Verdict: Customer trust in the brand name of Amazon is huge–so if you’re a seller that doesn’t care as much about shop owner independence or brand building, Amazon Handmade might just be the right place to start. Otherwise, Etsy has a huge advantage here with personal brand promotion.
Setup for Selling on Etsy
In order to sell on Etsy, vendors must first become registered members. Once this is done, sellers can open an Etsy shop, name their Etsy store, set preferences such as language and currency, and start listing items.
Setup for Selling on Amazon Handmade
Unlike many similar websites, businesses cannot simply open an account and begin selling immediately.
Handmade at Amazon features a rather strict but pretty painless application process. Prospective sellers must answer essay-length questions about themselves and their products in addition to supplying other information. Additionally, they are required to submit product photos. Acceptance onto the site can take over a month.
Once admitted, users are invited to register and create their artisan profile, which is essentially a store front.

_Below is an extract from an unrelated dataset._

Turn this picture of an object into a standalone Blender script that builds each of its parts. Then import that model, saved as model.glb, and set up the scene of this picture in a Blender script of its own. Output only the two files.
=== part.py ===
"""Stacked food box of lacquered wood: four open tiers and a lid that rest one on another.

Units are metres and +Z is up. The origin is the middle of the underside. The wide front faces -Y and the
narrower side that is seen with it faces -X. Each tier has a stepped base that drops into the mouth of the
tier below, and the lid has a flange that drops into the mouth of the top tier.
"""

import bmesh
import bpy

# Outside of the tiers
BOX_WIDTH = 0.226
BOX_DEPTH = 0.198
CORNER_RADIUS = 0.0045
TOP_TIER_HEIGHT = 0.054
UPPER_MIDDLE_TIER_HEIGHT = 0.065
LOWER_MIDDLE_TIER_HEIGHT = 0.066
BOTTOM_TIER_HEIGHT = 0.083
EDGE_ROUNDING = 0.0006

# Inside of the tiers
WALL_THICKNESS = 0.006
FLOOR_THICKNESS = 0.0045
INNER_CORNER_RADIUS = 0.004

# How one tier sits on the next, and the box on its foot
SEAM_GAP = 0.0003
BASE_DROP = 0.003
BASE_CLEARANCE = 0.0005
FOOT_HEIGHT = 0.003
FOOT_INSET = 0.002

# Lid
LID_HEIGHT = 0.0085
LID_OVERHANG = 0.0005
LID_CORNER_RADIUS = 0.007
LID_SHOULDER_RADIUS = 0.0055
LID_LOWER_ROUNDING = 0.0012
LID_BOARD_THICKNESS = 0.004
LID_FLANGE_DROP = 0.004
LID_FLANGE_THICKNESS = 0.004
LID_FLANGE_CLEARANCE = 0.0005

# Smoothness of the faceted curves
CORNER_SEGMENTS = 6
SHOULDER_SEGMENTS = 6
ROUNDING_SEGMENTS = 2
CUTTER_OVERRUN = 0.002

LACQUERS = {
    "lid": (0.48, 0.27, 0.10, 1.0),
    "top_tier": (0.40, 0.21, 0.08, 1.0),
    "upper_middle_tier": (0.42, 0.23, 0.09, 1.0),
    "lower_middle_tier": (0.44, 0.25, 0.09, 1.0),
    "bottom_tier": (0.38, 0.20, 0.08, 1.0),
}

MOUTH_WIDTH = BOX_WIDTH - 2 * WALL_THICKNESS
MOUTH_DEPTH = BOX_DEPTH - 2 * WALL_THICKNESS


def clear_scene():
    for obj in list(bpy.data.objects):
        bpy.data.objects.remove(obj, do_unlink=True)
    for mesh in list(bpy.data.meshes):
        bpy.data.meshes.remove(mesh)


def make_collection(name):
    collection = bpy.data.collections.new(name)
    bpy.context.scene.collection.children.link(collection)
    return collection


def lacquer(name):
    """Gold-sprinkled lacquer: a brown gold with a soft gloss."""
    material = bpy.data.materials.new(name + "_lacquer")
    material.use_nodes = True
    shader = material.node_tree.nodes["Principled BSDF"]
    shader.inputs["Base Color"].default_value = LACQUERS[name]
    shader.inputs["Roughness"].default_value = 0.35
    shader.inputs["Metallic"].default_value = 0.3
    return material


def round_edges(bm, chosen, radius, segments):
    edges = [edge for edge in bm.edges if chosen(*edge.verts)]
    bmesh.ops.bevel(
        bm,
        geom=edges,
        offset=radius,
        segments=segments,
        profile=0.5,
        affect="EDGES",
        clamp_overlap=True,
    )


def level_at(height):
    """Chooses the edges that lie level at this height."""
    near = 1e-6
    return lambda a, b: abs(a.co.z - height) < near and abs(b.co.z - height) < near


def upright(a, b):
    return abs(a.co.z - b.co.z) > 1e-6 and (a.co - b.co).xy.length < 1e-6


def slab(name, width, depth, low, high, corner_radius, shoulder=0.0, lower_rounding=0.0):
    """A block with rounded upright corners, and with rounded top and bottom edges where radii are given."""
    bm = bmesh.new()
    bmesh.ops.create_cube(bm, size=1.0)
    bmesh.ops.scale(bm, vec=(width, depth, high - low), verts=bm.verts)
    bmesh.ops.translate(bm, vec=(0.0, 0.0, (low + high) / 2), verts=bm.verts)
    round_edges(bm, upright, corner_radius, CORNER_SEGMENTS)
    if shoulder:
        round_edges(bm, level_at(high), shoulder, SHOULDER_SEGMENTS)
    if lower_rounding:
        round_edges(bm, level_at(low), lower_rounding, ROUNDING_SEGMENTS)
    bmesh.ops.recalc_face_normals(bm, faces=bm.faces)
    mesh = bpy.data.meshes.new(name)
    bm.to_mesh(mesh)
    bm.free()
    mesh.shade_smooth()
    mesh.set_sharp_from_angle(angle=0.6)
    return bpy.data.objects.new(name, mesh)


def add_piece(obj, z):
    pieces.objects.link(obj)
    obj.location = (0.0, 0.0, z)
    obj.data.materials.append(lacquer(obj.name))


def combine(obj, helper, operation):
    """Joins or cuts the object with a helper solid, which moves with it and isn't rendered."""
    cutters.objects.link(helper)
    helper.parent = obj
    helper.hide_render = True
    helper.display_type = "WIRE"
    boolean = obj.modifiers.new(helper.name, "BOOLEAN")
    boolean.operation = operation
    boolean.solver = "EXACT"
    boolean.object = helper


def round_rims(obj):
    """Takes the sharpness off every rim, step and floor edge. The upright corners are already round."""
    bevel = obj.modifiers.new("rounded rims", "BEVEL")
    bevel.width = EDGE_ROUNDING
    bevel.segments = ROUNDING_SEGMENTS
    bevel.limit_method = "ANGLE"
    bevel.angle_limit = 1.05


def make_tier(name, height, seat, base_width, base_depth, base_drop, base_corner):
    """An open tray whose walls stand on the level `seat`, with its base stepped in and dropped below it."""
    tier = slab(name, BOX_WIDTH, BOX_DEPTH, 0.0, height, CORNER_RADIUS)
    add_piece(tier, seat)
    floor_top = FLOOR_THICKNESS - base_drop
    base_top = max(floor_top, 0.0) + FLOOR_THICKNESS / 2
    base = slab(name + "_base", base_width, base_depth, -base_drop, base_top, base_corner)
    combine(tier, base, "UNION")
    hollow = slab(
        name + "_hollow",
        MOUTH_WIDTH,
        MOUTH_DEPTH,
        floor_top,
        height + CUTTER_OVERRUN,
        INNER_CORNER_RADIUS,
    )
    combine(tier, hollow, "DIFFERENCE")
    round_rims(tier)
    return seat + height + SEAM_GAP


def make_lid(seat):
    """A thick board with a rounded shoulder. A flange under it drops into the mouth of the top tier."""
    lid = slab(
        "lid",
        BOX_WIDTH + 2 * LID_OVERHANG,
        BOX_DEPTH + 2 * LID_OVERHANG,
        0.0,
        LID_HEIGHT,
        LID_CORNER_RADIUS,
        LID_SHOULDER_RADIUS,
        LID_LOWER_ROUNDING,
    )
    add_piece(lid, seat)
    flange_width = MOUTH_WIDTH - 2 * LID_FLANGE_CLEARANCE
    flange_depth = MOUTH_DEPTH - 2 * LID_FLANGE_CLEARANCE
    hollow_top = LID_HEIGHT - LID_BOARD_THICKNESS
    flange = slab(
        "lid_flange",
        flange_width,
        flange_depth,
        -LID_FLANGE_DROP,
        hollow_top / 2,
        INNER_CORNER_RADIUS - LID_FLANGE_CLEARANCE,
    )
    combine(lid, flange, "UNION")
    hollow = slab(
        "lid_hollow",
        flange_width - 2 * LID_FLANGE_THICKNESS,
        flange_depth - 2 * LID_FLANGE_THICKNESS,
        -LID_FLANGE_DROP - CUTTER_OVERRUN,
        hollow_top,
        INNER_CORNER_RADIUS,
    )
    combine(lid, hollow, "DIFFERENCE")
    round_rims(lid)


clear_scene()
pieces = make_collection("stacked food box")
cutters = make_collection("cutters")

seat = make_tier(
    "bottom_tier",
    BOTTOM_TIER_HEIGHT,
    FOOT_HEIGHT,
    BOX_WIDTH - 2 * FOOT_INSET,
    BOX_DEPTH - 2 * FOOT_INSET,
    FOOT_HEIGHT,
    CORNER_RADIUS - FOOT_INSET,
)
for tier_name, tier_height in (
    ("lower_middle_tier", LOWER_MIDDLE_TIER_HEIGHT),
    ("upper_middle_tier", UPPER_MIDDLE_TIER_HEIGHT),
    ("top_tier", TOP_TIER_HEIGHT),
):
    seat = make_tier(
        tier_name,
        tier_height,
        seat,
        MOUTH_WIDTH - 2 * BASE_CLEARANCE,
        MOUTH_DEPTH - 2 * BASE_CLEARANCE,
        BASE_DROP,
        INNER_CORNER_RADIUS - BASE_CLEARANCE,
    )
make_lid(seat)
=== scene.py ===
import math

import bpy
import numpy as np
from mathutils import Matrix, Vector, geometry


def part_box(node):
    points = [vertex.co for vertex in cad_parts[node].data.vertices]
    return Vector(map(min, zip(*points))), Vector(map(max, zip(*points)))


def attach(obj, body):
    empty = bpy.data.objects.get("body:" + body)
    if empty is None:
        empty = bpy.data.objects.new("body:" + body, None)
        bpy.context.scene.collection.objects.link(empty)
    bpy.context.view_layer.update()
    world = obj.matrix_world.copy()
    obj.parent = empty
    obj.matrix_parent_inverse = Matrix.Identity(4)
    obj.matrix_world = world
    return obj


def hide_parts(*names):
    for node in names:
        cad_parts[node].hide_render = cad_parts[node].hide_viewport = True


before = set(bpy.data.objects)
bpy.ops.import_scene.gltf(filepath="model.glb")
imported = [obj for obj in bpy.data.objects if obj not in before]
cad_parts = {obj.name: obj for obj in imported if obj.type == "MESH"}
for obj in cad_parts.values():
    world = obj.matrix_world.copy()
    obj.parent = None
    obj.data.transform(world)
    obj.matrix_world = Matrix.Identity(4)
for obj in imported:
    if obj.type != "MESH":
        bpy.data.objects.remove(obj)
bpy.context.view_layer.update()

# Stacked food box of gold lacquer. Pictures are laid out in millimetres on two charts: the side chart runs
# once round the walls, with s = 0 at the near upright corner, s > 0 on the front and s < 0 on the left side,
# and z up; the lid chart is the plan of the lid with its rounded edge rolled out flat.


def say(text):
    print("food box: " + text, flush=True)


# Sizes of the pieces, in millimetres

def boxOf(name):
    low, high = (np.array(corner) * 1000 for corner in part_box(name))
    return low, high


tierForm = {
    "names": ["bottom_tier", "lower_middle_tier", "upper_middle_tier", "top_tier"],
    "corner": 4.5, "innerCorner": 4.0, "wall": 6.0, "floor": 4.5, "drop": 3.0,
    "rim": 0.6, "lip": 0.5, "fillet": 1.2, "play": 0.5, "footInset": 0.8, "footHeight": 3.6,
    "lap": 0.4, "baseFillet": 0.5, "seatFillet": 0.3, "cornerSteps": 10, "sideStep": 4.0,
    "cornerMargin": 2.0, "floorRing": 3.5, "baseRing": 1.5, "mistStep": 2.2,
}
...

This page may consists of photographs of the maker and their workspace, description of the craft process, information on custom orders, and other tidbits.
By selling products on Amazon Handmade, businesses risk brand erosion and becoming another commodity rather than a distinct, vibrant entity. Etsy is the place to go if you’re hoping to build a solid brand and following.
However, it would be foolish to dismiss the ubiquity and reach of Amazon Handmade. While it may not offer the brand distinction, Handmade at Amazon provides retailers with yet another audience to expand their business–and a business name that’s nearly impossible to beat.
So will Handmade at Amazon kill Etsy? Not likely.
But will Etsy sellers start feeling pressure to sell on Amazon Handmade? Well, just ask any remaining brick and mortar retailer in the US.